Nevertheless . . . . . . . .
This question arises against my will: can I still tell the difference between buying books (or keeping them) because I cannot help myself and buying books because I want to read them or need to read them or wish to have them in order to consult them or give them away at the right time? In other words, when does a collector become a hoarder? I suspect the line between those identities is thinner than one might imagine.
In recent months, I have been horrified to see the number of huge garbage bins required to clean out one house in the neighborhood. The owner is no longer able to live there; others now deal with the consequences of unrestrained buying and the inability to discard anything, especially books – mountains of books, heaps and heaps of books, more than any one human being can possibly look through, let alone read. Towers of books now mouse-nibbled and mouldy.

The lure of second-hand books is relatively easy to explain – and to succumb to. But how shall we find a cure when the lure has become irresistible and irrational? As I reluctantly face the need to begin sorting and culling, I have given myself some mental homework and some practical steps, which might also be useful to you, my friends and readers, when you visit the next book sale, whether in reality or virtually:
Imagine the faces and minds of those who will someday have to clean up after you. For those who have already had the honor (sometimes a dubious one) of dealing with an estate, this will not require much imaginative effort.
Consider simply donating to the charity that is hosting the book sale and do not visit the sale at all.

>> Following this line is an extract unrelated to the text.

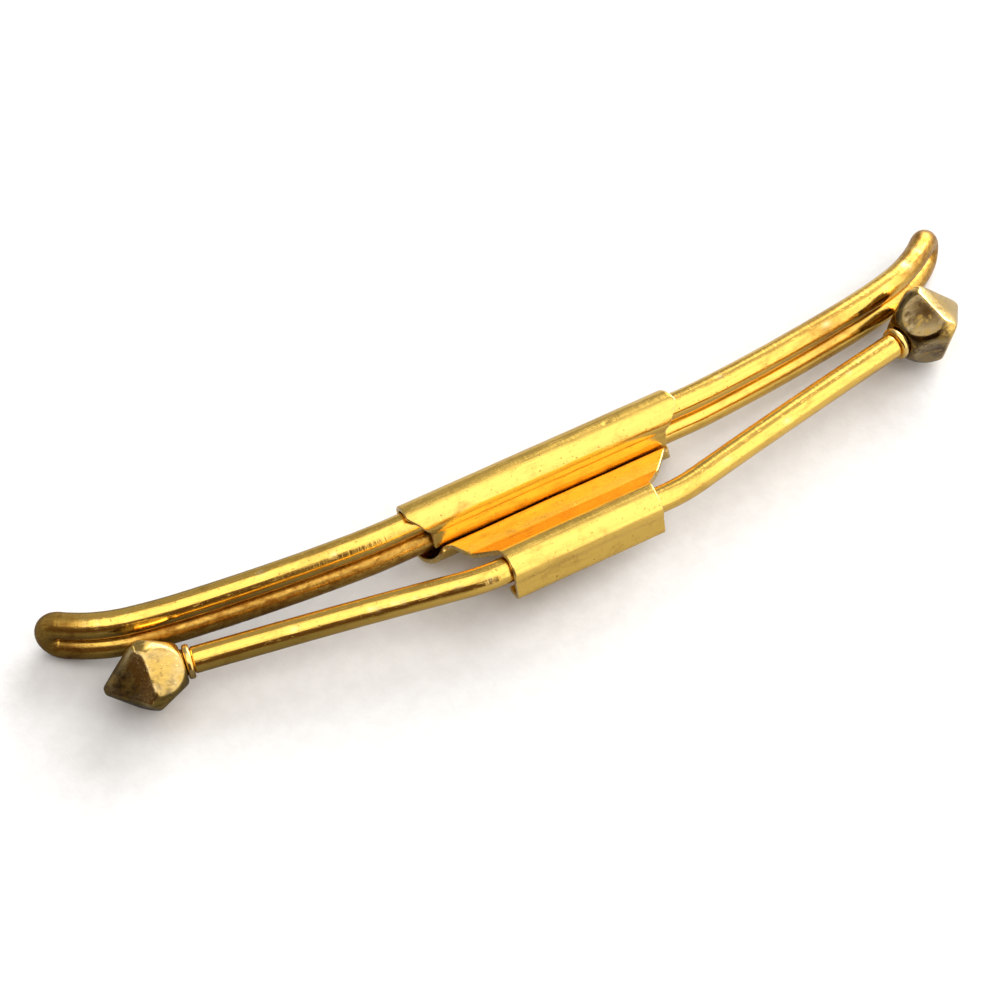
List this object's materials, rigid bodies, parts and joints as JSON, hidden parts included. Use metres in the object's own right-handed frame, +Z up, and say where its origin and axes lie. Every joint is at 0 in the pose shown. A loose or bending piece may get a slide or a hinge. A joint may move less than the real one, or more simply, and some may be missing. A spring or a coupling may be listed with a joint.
{
  "type": "collar bar",
  "caption": "Gold-tone spring collar bar: a slim front bar with faceted end knobs and a flared back loop of wire, both held in a folded sheet saddle, to grip two collar points.",
  "frame": {"origin": "on the table, under the middle of the collar bar's bounding box, as it lies on its two knobs and the two tips of its loop", "axes": "+X along the bar to the right as seen from the front bar, +Y from the front bar towards the back loop, +Z up from the table"},
  "size_m": [0.06, 0.0118, 0.0049],
  "materials": {
    "gold_sheet": "gold-plated sheet brass, bright with fine drawn lines and light wear",
    "gold_wire": "gold-plated brass wire, bright, with fine drawing lines and a few nicks",
    "gold_ring": "gold-plated brass, bright",
    "gold_knob": "gold-plated brass, worn to a duller olive gold on the facets"
  },
  "bodies": {
    "saddle_body": {"saddle": "gold_sheet", "loop_run_upper": "gold_wire", "loop_run_lower": "gold_wire", "bar_centre": "gold_wire"},
    "loop_left": {"loop_arm_left": "gold_wire"},
    "loop_right": {"loop_arm_right": "gold_wire"},
    "bar_left": {"bar_arm_left": "gold_wire", "ferrule_left": "gold_ring", "knob_left": "gold_knob"},
    "bar_right": {"bar_arm_right": "gold_wire", "ferrule_right": "gold_ring", "knob_right": "gold_knob"}
  },
  "joints": [
    {"name": "front_left_flex", "type": "hinge", "parent": "saddle_body", "child": "bar_left", "pos_m": [-0.0053, -0.00441, 0.00343], "axis": [0, 0.2433, 0.97], "range_deg": [0, 4], "stiffness_Nm_per_rad": 4.5},
    {"name": "front_right_flex", "type": "hinge", "parent": "saddle_body", "child": "bar_right", "pos_m": [0.0053, -0.00441, 0.00343], "axis": [0, -0.2433, -0.97], "range_deg": [0, 4], "stiffness_Nm_per_rad": 4.5},
    {"name": "loop_left_flex", "type": "hinge", "parent": "saddle_body", "child": "loop_left", "pos_m": [-0.0089, 0.00077, 0.00252], "axis": [0, -0.2433, -0.97], "range_deg": [0, 3], "stiffness_Nm_per_rad": 8.9},
    {"name": "loop_right_flex", "type": "hinge", "parent": "saddle_body", "child": "loop_right", "pos_m": [0.0089, 0.00077, 0.00252], "axis": [0, 0.2433, 0.97], "range_deg": [0, 3], "stiffness_Nm_per_rad": 8.9}
  ]
}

Why should we “reward” ourselves for giving to good causes?
If the pleasure of seeing and handling books, maybe even reading signatures and messages on the front pages, is great enough that not visiting the sale is impossible, then conclude your happy exploration by buying some books that clearly have little value for you or anyone else (choose a genre you know well so you can judge this more readily) and consign them to the recycle bin yourself. Volunteers at these sales will be grateful! Remember that the world is not big enough to hold all books forever.
Promise yourself—and keep that promise!—that you will cull from your bookshelves exactly as many books (plus one or two) as you have just purchased. That will prompt you to ask yourself at each possible purchase, “is this book of more value to me than those I already own?”
Contemplate, regularly, the reality that life is never long enough to read everything you wish to read. And the satisfaction of owning a book simply for the sake of owning it needs to be examined carefully, preferably in conversation with trusted friends.
Sometimes, I have learned, the memories of pleasures past are sufficient. I do not have to try to repeat those pleasures, for there is some kind of law of diminishing returns that operates here. Furthermore, memories do not require the objects connected with them. I can let go of the objects and still remember.
It is impossible to receive new gifts if one’s hands are already full. The principle of grasp is always less satisfying in the end than the principle of gift.

Postscript: No sooner had I formulated the above pieces of advice for myself when a friend emailed about a well-known British author, asking if I’d read his works and making intriguing comments about style. I went to my library, found first a short story in a very old anthology and then two novels (total cost of acquiring those books? less than $5), and have begun reading one of them, delighted to discover my own marginal comments written long ago in my student days. All of that advice above? Now much harder to follow.